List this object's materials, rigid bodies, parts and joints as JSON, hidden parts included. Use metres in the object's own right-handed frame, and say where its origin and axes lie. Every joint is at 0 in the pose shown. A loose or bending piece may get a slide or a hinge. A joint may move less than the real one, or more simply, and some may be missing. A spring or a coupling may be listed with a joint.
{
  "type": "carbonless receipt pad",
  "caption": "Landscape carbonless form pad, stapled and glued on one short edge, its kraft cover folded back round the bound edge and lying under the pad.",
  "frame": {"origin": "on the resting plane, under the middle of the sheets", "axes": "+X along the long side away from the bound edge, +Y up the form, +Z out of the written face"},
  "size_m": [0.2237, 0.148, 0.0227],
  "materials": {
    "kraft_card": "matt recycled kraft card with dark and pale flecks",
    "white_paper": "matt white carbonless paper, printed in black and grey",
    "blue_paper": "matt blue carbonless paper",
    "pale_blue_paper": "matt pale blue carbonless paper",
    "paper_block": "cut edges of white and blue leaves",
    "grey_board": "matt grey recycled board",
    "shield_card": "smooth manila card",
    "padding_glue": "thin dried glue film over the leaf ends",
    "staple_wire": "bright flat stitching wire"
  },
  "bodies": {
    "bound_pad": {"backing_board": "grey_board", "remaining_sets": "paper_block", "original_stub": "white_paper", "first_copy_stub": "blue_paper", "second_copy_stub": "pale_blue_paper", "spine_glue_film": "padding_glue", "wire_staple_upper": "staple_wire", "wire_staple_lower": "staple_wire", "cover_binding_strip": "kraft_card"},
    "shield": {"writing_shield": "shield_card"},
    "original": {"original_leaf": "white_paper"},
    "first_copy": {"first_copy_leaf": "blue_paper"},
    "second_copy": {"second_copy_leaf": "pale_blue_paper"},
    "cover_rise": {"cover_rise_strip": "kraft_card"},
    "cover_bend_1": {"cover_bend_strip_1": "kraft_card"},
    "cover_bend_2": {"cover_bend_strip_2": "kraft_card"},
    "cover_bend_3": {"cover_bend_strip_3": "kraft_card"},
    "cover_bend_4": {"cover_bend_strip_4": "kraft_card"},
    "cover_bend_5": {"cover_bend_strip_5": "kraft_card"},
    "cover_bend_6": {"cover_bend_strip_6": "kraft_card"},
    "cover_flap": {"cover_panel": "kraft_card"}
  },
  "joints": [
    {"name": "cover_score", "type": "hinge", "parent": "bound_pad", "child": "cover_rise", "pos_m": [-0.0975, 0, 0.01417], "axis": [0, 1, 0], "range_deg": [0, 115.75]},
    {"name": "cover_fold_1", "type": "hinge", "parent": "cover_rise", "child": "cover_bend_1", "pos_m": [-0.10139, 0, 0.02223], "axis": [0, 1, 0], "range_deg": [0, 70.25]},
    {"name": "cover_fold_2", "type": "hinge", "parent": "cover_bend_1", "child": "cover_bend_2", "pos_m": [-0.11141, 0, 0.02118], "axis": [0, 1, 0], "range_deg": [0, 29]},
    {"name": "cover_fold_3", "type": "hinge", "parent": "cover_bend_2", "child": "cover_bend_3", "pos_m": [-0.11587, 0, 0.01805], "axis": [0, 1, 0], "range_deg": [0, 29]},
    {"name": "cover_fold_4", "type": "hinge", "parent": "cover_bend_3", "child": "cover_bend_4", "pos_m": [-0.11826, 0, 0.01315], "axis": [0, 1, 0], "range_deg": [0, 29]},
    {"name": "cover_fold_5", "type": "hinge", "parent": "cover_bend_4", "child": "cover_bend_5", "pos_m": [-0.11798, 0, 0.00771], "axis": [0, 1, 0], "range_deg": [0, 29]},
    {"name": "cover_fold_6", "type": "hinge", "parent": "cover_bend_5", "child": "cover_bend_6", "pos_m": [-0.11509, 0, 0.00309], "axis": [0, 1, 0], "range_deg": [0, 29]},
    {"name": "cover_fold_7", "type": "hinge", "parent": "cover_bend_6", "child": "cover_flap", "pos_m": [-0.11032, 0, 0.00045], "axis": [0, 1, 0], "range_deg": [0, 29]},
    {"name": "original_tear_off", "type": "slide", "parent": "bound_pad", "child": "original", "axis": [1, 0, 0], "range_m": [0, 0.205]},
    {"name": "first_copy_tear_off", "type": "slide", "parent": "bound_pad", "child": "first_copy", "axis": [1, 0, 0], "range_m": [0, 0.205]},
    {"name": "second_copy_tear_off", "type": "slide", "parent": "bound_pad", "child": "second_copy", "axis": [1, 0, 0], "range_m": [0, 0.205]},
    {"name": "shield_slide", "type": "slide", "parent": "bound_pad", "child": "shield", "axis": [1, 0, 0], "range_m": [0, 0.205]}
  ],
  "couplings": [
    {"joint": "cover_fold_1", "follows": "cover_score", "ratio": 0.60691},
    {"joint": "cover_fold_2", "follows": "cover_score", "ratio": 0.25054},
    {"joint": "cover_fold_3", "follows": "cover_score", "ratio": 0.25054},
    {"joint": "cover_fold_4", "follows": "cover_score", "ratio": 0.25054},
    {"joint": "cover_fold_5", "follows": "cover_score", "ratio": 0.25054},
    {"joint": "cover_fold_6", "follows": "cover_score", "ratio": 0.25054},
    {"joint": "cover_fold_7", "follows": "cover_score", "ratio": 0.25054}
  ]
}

-=-=-=-=-

Please reproduce each line exactly as written.

**Answer to the problem**
List this object's materials, rigid bodies, parts and joints as JSON, hidden parts included. Use metres in the object's own right-handed frame, and say where its origin and axes lie. Every joint is at 0 in the pose shown. A loose or bending piece may get a slide or a hinge. A joint may move less than the real one, or more simply, and some may be missing. A spring or a coupling may be listed with a joint.
{
  "type": "carbonless receipt pad",
  "caption": "Landscape carbonless form pad, stapled and glued on one short edge, its kraft cover folded back round the bound edge and lying under the pad.",
  "frame": {"origin": "on the resting plane, under the middle of the sheets", "axes": "+X along the long side away from the bound edge, +Y up the form, +Z out of the written face"},
  "size_m": [0.2237, 0.148, 0.0227],
  "materials": {
    "kraft_card": "matt recycled kraft card with dark and pale flecks",
    "white_paper": "matt white carbonless paper, printed in black and grey",
    "blue_paper": "matt blue carbonless paper",
    "pale_blue_paper": "matt pale blue carbonless paper",
    "paper_block": "cut edges of white and blue leaves",
    "grey_board": "matt grey recycled board",
    "shield_card": "smooth manila card",
    "padding_glue": "thin dried glue film over the leaf ends",
    "staple_wire": "bright flat stitching wire"
  },
  "bodies": {
    "bound_pad": {"backing_board": "grey_board", "remaining_sets": "paper_block", "original_stub": "white_paper", "first_copy_stub": "blue_paper", "second_copy_stub": "pale_blue_paper", "spine_glue_film": "padding_glue", "wire_staple_upper": "staple_wire", "wire_staple_lower": "staple_wire", "cover_binding_strip": "kraft_card"},
    "shield": {"writing_shield": "shield_card"},
    "original": {"original_leaf": "white_paper"},
    "first_copy": {"first_copy_leaf": "blue_paper"},
    "second_copy": {"second_copy_leaf": "pale_blue_paper"},
    "cover_rise": {"cover_rise_strip": "kraft_card"},
    "cover_bend_1": {"cover_bend_strip_1": "kraft_card"},
    "cover_bend_2": {"cover_bend_strip_2": "kraft_card"},
    "cover_bend_3": {"cover_bend_strip_3": "kraft_card"},
    "cover_bend_4": {"cover_bend_strip_4": "kraft_card"},
    "cover_bend_5": {"cover_bend_strip_5": "kraft_card"},
    "cover_bend_6": {"cover_bend_strip_6": "kraft_card"},
    "cover_flap": {"cover_panel": "kraft_card"}
  },
  "joints": [
    {"name": "cover_score", "type": "hinge", "parent": "bound_pad", "child": "cover_rise", "pos_m": [-0.0975, 0, 0.01417], "axis": [0, 1, 0], "range_deg": [0, 115.75]},
    {"name": "cover_fold_1", "type": "hinge", "parent": "cover_rise", "child": "cover_bend_1", "pos_m": [-0.10139, 0, 0.02223], "axis": [0, 1, 0], "range_deg": [0, 70.25]},
    {"name": "cover_fold_2", "type": "hinge", "parent": "cover_bend_1", "child": "cover_bend_2", "pos_m": [-0.11141, 0, 0.02118], "axis": [0, 1, 0], "range_deg": [0, 29]},
    {"name": "cover_fold_3", "type": "hinge", "parent": "cover_bend_2", "child": "cover_bend_3", "pos_m": [-0.11587, 0, 0.01805], "axis": [0, 1, 0], "range_deg": [0, 29]},
    {"name": "cover_fold_4", "type": "hinge", "parent": "cover_bend_3", "child": "cover_bend_4", "pos_m": [-0.11826, 0, 0.01315], "axis": [0, 1, 0], "range_deg": [0, 29]},
    {"name": "cover_fold_5", "type": "hinge", "parent": "cover_bend_4", "child": "cover_bend_5", "pos_m": [-0.11798, 0, 0.00771], "axis": [0, 1, 0], "range_deg": [0, 29]},
    {"name": "cover_fold_6", "type": "hinge", "parent": "cover_bend_5", "child": "cover_bend_6", "pos_m": [-0.11509, 0, 0.00309], "axis": [0, 1, 0], "range_deg": [0, 29]},
    {"name": "cover_fold_7", "type": "hinge", "parent": "cover_bend_6", "child": "cover_flap", "pos_m": [-0.11032, 0, 0.00045], "axis": [0, 1, 0], "range_deg": [0, 29]},
    {"name": "original_tear_off", "type": "slide", "parent": "bound_pad", "child": "original", "axis": [1, 0, 0], "range_m": [0, 0.205]},
    {"name": "first_copy_tear_off", "type": "slide", "parent": "bound_pad", "child": "first_copy", "axis": [1, 0, 0], "range_m": [0, 0.205]},
    {"name": "second_copy_tear_off", "type": "slide", "parent": "bound_pad", "child": "second_copy", "axis": [1, 0, 0], "range_m": [0, 0.205]},
    {"name": "shield_slide", "type": "slide", "parent": "bound_pad", "child": "shield", "axis": [1, 0, 0], "range_m": [0, 0.205]}
  ],
  "couplings": [
    {"joint": "cover_fold_1", "follows": "cover_score", "ratio": 0.60691},
    {"joint": "cover_fold_2", "follows": "cover_score", "ratio": 0.25054},
    {"joint": "cover_fold_3", "follows": "cover_score", "ratio": 0.25054},
    {"joint": "cover_fold_4", "follows": "cover_score", "ratio": 0.25054},
    {"joint": "cover_fold_5", "follows": "cover_score", "ratio": 0.25054},
    {"joint": "cover_fold_6", "follows": "cover_score", "ratio": 0.25054},
    {"joint": "cover_fold_7", "follows": "cover_score", "ratio": 0.25054}
  ]
}